— Set task —
Quote all of the entries word for word.

___ Data

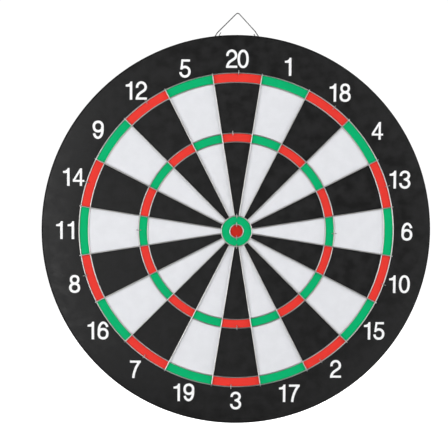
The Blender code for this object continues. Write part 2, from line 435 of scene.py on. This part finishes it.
def ink_look():
    """Thick white screen ink over the flock: the nap still shows faintly through it."""
    look = Look("number_ink", 0.55, Specular_IOR_Level=0.2)
    mottle = look.noise(9 * MM, 3.0, 0.6)
    nap = look.noise(0.8 * MM, 4.0, 0.65)
    look.colour(look.mixed(look.ranged(mottle, 0.3, 0.7), (0.94, 0.94, 0.945, 1), (0.98, 0.98, 0.98, 1)))
    look.roughness(look.ranged(nap, 0.3, 0.7, 0.5, 0.65))
    look.bump(nap, 0.05 * MM, 0.5)
    return look.material


def wire_look(name, colour, dull, roughness, tarnish):
    """Drawn steel wire: streaks along its length, and patches where the plating has dulled."""
    look = Look(name, roughness, 1.0)
    streaks = look.noise(1.0, 3.0, 0.6, look.stretched((120, 5200, 1)))
    patches = look.noise(9 * MM, 4.0, 0.6)
    base = look.mixed(look.ranged(streaks, 0.3, 0.7), (*colour, 1), shade(colour, 0.90))
    look.colour(look.mixed(look.ranged(patches, 0.52, 0.75, 0.0, tarnish), base, (*dull, 1)))
    look.roughness(look.ranged(patches, 0.35, 0.8, roughness, roughness + 0.18))
    look.bump(streaks, 0.01 * MM, 0.5)
    return look.material


def vinyl_look():
    """The black band: fine leather-like pebbling, with greyer, rougher scuffed patches."""
    look = Look("rim_vinyl", 0.5, Specular_IOR_Level=0.12)
    pebble = look.node("ShaderNodeTexVoronoi", ("Vector", look.where), ("Scale", 1 / (0.9 * MM)))
    scuffs = look.noise(14 * MM, 5.0, 0.65)
    fine = look.noise(0.5 * MM, 3.0, 0.6)
    base = look.mixed(look.ranged(scuffs, 0.35, 0.7), (0.011, 0.011, 0.0115, 1), (0.020, 0.020, 0.0205, 1))
    look.colour(base)
    look.roughness(look.ranged(scuffs, 0.3, 0.75, 0.45, 0.62))
    grain = look.maths("ADD", pebble.outputs["Distance"], look.maths("MULTIPLY", fine, 0.4))
    look.bump(grain, 0.06 * MM, 0.5)
    return look.material


def board_look():
    """Dark pressed fibreboard: matted fibres, lighter chips and a faint press texture."""
    look = Look("backing_board", 0.78, Specular_IOR_Level=0.25)
    fibres = look.noise(1.6 * MM, 6.0, 0.72, distortion=1.5)
    chips = look.noise(3.5 * MM, 3.0, 0.5, distortion=2.5)
    patches = look.noise(60 * MM, 3.0, 0.5)
    base = look.mixed(look.ranged(fibres, 0.3, 0.7), (0.045, 0.036, 0.028, 1), (0.085, 0.068, 0.050, 1))
    chipped = look.mixed(look.ranged(chips, 0.62, 0.72, 0.0, 0.55), base, (0.15, 0.12, 0.088, 1))
    look.colour(look.mixed(look.ranged(patches, 0.35, 0.65, 0.0, 0.3), chipped, (0.035, 0.029, 0.023, 1)))
    look.roughness(look.ranged(fibres, 0.3, 0.7, 0.7, 0.88))
    look.bump(look.maths("ADD", fibres, chips), 0.10 * MM, 0.6)
    return look.material


def paper_look():
    """Wound kraft paper: fine layers, in rings round the frame's Y axis."""
    look = Look("wound_paper", 0.85, Specular_IOR_Level=0.2)
    rings = look.node(
        "ShaderNodeTexWave",
        ("Vector", look.where),
        ("Scale", 1 / (2.2 * MM)),
        ("Distortion", 2.0),
        ("Detail", 3.0),
        wave_type="RINGS",
        rings_direction="Y",
    )
    fibres = look.noise(0.8 * MM, 4.0, 0.6)
    base = look.mixed(rings.outputs["Fac"], (0.30, 0.22, 0.14, 1), (0.42, 0.33, 0.22, 1))
    look.colour(look.mixed(look.ranged(fibres, 0.35, 0.7, 0.0, 0.5), base, (0.24, 0.17, 0.11, 1)))
    look.bump(fibres, 0.08 * MM, 0.5)
    return look.material


def sheet_steel_look():
    """Cold-rolled steel: faint rolling lines and oily patches."""
    look = Look("target_steel", 0.36, 1.0)
    lines = look.noise(1.0, 3.0, 0.6, look.stretched((30, 1500, 1500), "Object"))
    patches = look.noise(40 * MM, 4.0, 0.6)
    base = look.mixed(look.ranged(lines, 0.3, 0.7), (0.46, 0.47, 0.48, 1), (0.56, 0.57, 0.58, 1))
    look.colour(look.mixed(look.ranged(patches, 0.5, 0.75, 0.0, 0.5), base, (0.36, 0.35, 0.34, 1)))
    look.roughness(look.ranged(patches, 0.3, 0.7, 0.3, 0.48))
    look.bump(lines, 0.02 * MM, 0.4)
    return look.material


def rubber_look():
    """Moulded rubber: matt, with a fine spark-eroded texture and grey dust."""
    look = Look("pad_rubber", 0.7, Specular_IOR_Level=0.35)
    grain = look.noise(0.4 * MM, 4.0, 0.6)
    dust = look.noise(5 * MM, 4.0, 0.65)
    look.colour(look.mixed(look.ranged(dust, 0.45, 0.75), (0.018, 0.018, 0.019, 1), (0.045, 0.044, 0.042, 1)))
    look.roughness(look.ranged(dust, 0.35, 0.7, 0.62, 0.82))
    look.bump(grain, 0.05 * MM, 0.6)
    return look.material


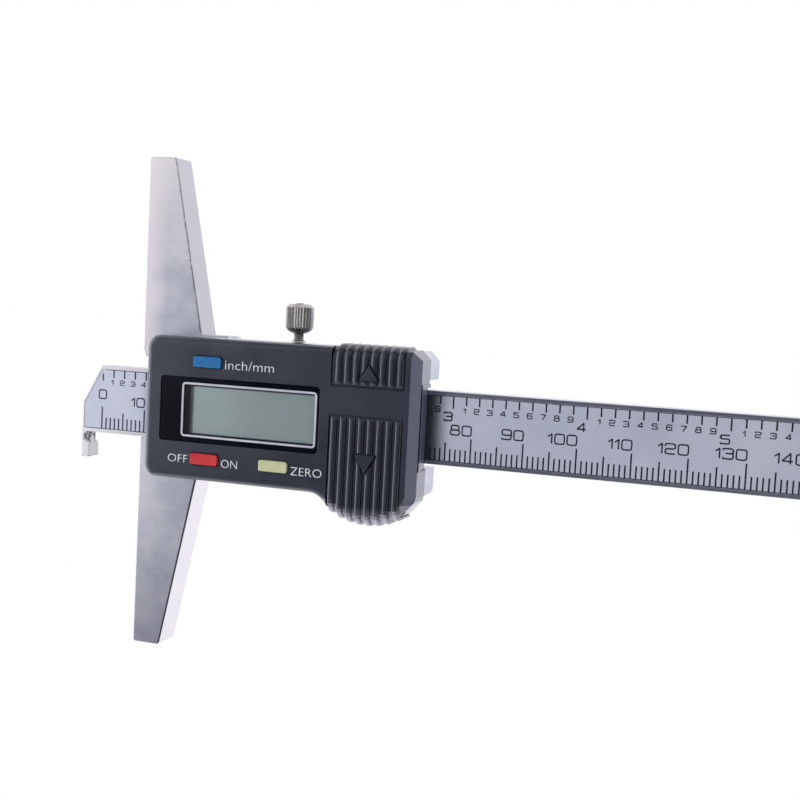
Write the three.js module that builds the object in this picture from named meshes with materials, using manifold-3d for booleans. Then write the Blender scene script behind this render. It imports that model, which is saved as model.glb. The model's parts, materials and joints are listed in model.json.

______

— Solution to the problem —
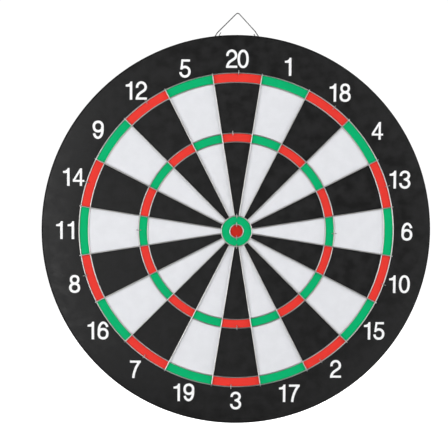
The Blender code for this object continues. Write part 2, from line 435 of scene.py on. This part finishes it.
def ink_look():
    """Thick white screen ink over the flock: the nap still shows faintly through it."""
    look = Look("number_ink", 0.55, Specular_IOR_Level=0.2)
    mottle = look.noise(9 * MM, 3.0, 0.6)
    nap = look.noise(0.8 * MM, 4.0, 0.65)
    look.colour(look.mixed(look.ranged(mottle, 0.3, 0.7), (0.94, 0.94, 0.945, 1), (0.98, 0.98, 0.98, 1)))
    look.roughness(look.ranged(nap, 0.3, 0.7, 0.5, 0.65))
    look.bump(nap, 0.05 * MM, 0.5)
    return look.material


def wire_look(name, colour, dull, roughness, tarnish):
    """Drawn steel wire: streaks along its length, and patches where the plating has dulled."""
    look = Look(name, roughness, 1.0)
    streaks = look.noise(1.0, 3.0, 0.6, look.stretched((120, 5200, 1)))
    patches = look.noise(9 * MM, 4.0, 0.6)
    base = look.mixed(look.ranged(streaks, 0.3, 0.7), (*colour, 1), shade(colour, 0.90))
    look.colour(look.mixed(look.ranged(patches, 0.52, 0.75, 0.0, tarnish), base, (*dull, 1)))
    look.roughness(look.ranged(patches, 0.35, 0.8, roughness, roughness + 0.18))
    look.bump(streaks, 0.01 * MM, 0.5)
    return look.material


def vinyl_look():
    """The black band: fine leather-like pebbling, with greyer, rougher scuffed patches."""
    look = Look("rim_vinyl", 0.5, Specular_IOR_Level=0.12)
    pebble = look.node("ShaderNodeTexVoronoi", ("Vector", look.where), ("Scale", 1 / (0.9 * MM)))
    scuffs = look.noise(14 * MM, 5.0, 0.65)
    fine = look.noise(0.5 * MM, 3.0, 0.6)
    base = look.mixed(look.ranged(scuffs, 0.35, 0.7), (0.011, 0.011, 0.0115, 1), (0.020, 0.020, 0.0205, 1))
    look.colour(base)
    look.roughness(look.ranged(scuffs, 0.3, 0.75, 0.45, 0.62))
    grain = look.maths("ADD", pebble.outputs["Distance"], look.maths("MULTIPLY", fine, 0.4))
    look.bump(grain, 0.06 * MM, 0.5)
    return look.material


def board_look():
    """Dark pressed fibreboard: matted fibres, lighter chips and a faint press texture."""
    look = Look("backing_board", 0.78, Specular_IOR_Level=0.25)
    fibres = look.noise(1.6 * MM, 6.0, 0.72, distortion=1.5)
    chips = look.noise(3.5 * MM, 3.0, 0.5, distortion=2.5)
    patches = look.noise(60 * MM, 3.0, 0.5)
    base = look.mixed(look.ranged(fibres, 0.3, 0.7), (0.045, 0.036, 0.028, 1), (0.085, 0.068, 0.050, 1))
    chipped = look.mixed(look.ranged(chips, 0.62, 0.72, 0.0, 0.55), base, (0.15, 0.12, 0.088, 1))
    look.colour(look.mixed(look.ranged(patches, 0.35, 0.65, 0.0, 0.3), chipped, (0.035, 0.029, 0.023, 1)))
    look.roughness(look.ranged(fibres, 0.3, 0.7, 0.7, 0.88))
    look.bump(look.maths("ADD", fibres, chips), 0.10 * MM, 0.6)
    return look.material


def paper_look():
    """Wound kraft paper: fine layers, in rings round the frame's Y axis."""
    look = Look("wound_paper", 0.85, Specular_IOR_Level=0.2)
    rings = look.node(
        "ShaderNodeTexWave",
        ("Vector", look.where),
        ("Scale", 1 / (2.2 * MM)),
        ("Distortion", 2.0),
        ("Detail", 3.0),
        wave_type="RINGS",
        rings_direction="Y",
    )
    fibres = look.noise(0.8 * MM, 4.0, 0.6)
    base = look.mixed(rings.outputs["Fac"], (0.30, 0.22, 0.14, 1), (0.42, 0.33, 0.22, 1))
    look.colour(look.mixed(look.ranged(fibres, 0.35, 0.7, 0.0, 0.5), base, (0.24, 0.17, 0.11, 1)))
    look.bump(fibres, 0.08 * MM, 0.5)
    return look.material


def sheet_steel_look():
    """Cold-rolled steel: faint rolling lines and oily patches."""
    look = Look("target_steel", 0.36, 1.0)
    lines = look.noise(1.0, 3.0, 0.6, look.stretched((30, 1500, 1500), "Object"))
    patches = look.noise(40 * MM, 4.0, 0.6)
    base = look.mixed(look.ranged(lines, 0.3, 0.7), (0.46, 0.47, 0.48, 1), (0.56, 0.57, 0.58, 1))
    look.colour(look.mixed(look.ranged(patches, 0.5, 0.75, 0.0, 0.5), base, (0.36, 0.35, 0.34, 1)))
    look.roughness(look.ranged(patches, 0.3, 0.7, 0.3, 0.48))
    look.bump(lines, 0.02 * MM, 0.4)
    return look.material


def rubber_look():
    """Moulded rubber: matt, with a fine spark-eroded texture and grey dust."""
    look = Look("pad_rubber", 0.7, Specular_IOR_Level=0.35)
    grain = look.noise(0.4 * MM, 4.0, 0.6)
    dust = look.noise(5 * MM, 4.0, 0.65)
    look.colour(look.mixed(look.ranged(dust, 0.45, 0.75), (0.018, 0.018, 0.019, 1), (0.045, 0.044, 0.042, 1)))
    look.roughness(look.ranged(dust, 0.35, 0.7, 0.62, 0.82))
    look.bump(grain, 0.05 * MM, 0.6)
    return look.material


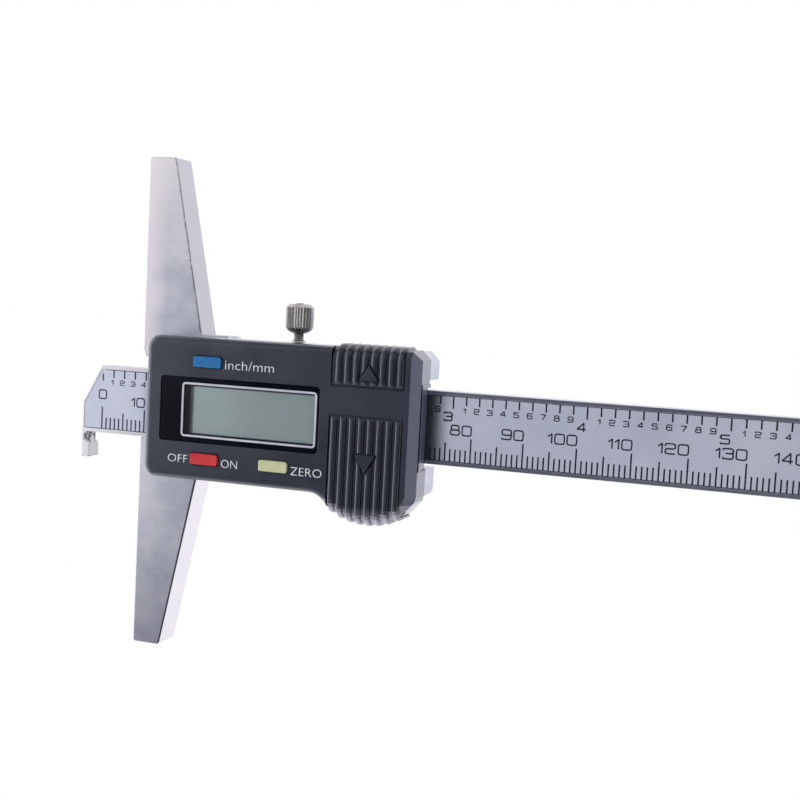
Write the three.js module that builds the object in this picture from named meshes with materials, using manifold-3d for booleans. Then write the Blender scene script behind this render. It imports that model, which is saved as model.glb. The model's parts, materials and joints are listed in model.json.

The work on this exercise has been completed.